Hello
I’m trying to “specialize” (overload would be a more adequate term) a template kernel function. My real code is quite long, but I made a simpler version to show you the problem.
I’ve got a generic virtual template class called generalClass
I’ve got a derived class called derivedClass which implement generalClass virtual functions.
Then I have a template kernel which should work for any class derived from generalClass
But I would like to overload it for derivedClass in order to implement an optimized version.
And lastly, I have a template class callingClass which calls the kernel.
Here is the code:
#include <cuda.h>
#include <cutil_inline.h>
template < typename A, unsigned int D, unsigned int Q >
class generalClass
{
private:
public:
generalClass() {}
};
template < typename A >
class derivedClass : public generalClass<A,2,9>
{
private:
public:
derivedClass() {}
};
//general test kernel
template< class A, template<typename U> class generalClass, typename V >
__global__ void testKernel(
generalClass<A> d,
generalClass<A> d_tmp)
{ }
///specialisation of testKernel
template< class A, template<class U> class generalClass, typename V >
__global__ void testKernel(
derivedClass<A> d,
derivedClass<A> d_tmp)
{ }
/// general template callingClass
template < typename T, template <typename A> class generalClass, typename V >
class callingClass
{
private:
public:
callingClass() { }
generalClass<float> d;
generalClass<float> d_tmp;
void testkernelWrapper()
{
dim3 block_size, grid_size;
block_size.x = 1; block_size.y = 0; block_size.z = 0;
grid_size.x = 1; grid_size.y = 0; grid_size.z = 0;
testKernel< float, generalClass, V> <<< grid_size, block_size>>>(d, d_tmp);
}
};
int main( void )
{
callingClass<float, derivedClass, int> *test = new callingClass<float, derivedClass, int> ();
test->testkernelWrapper();
return 0;
}
It doesn’t compile, the compiler (nvcc 4.0) doesn’t know which kernel to choose.
Error message:
nvcc test.cu -arch=sm_20 -I/usr/not-backed-up/NVIDIA_SDK_4_0/CUDALibraries/common/inc -L/usr/lib64/nvidia -lcuda
In file included from /tmp/tmpxft_00001e6e_00000000-1_test2.cudafe1.stub.c:2:
/tmp/tmpxft_00001e6e_00000000-1_test2.cudafe1.stub.c: In function ‘void _device_stub__Z10testKernelIf12derivedClassiEvS0_IT_ES2(_Z12derivedClassIfE&, _Z12derivedClassIfE&)’:
/tmp/tmpxft_00001e6e_00000000-1_test2.cudafe1.stub.c:6: error: insufficient contextual information to determine type
/tmp/tmpxft_00001e6e_00000000-1_test2.cudafe1.stub.c:6: error: insufficient contextual information to determine type
In file included from /tmp/tmpxft_00001e6e_00000000-1_test2.cudafe1.stub.c:2:
/tmp/tmpxft_00001e6e_00000000-1_test2.cudafe1.stub.c: At global scope:
/tmp/tmpxft_00001e6e_00000000-1_test2.cudafe1.stub.c:7: error: ambiguous template specialization ‘__wrapper__device_stub_testKernel<float, template class derivedClass, int>’ for ‘void __wrapper__device_stub_testKernel(_Z12derivedClassIfE&, _Z12derivedClassIfE&)’
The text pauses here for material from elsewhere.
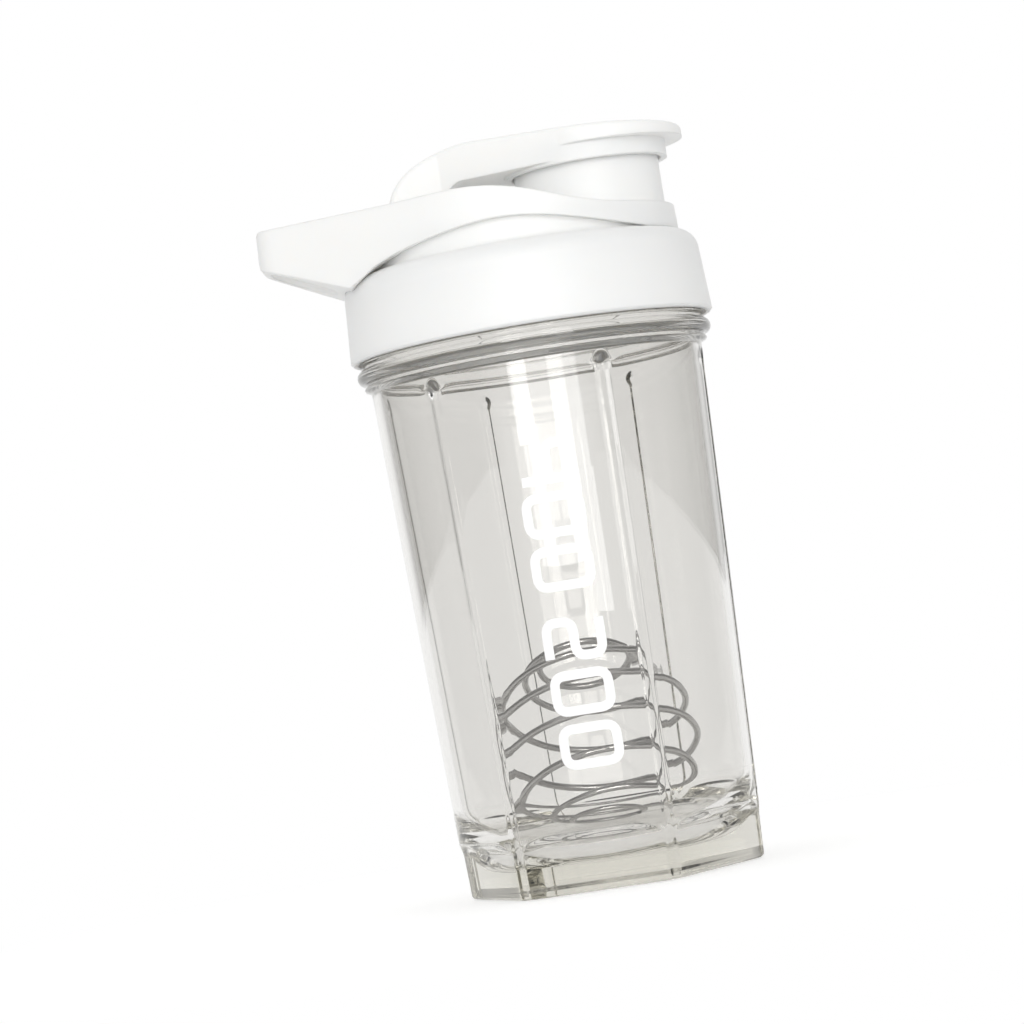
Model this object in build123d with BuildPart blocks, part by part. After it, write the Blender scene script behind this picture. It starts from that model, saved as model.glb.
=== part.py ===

In file included from /tmp/tmpxft_00001e6e_00000000-1_test2.cudafe1.stub.c:2:
/tmp/tmpxft_00001e6e_00000000-1_test2.cudafe1.stub.c: In function ‘void __sti____cudaRegisterAll_40_tmpxft_00001e6e_00000000_4_test2_cpp1_ii_main()’:
/tmp/tmpxft_00001e6e_00000000-1_test2.cudafe1.stub.c:8: error: insufficient contextual information to determine type
What did I do wrong?
Thank you for your help.
Note: if I get rid of the typename V parameter, the code compile, that means that in this case the compiler how to choose (but I’m not sure which kernel it chose).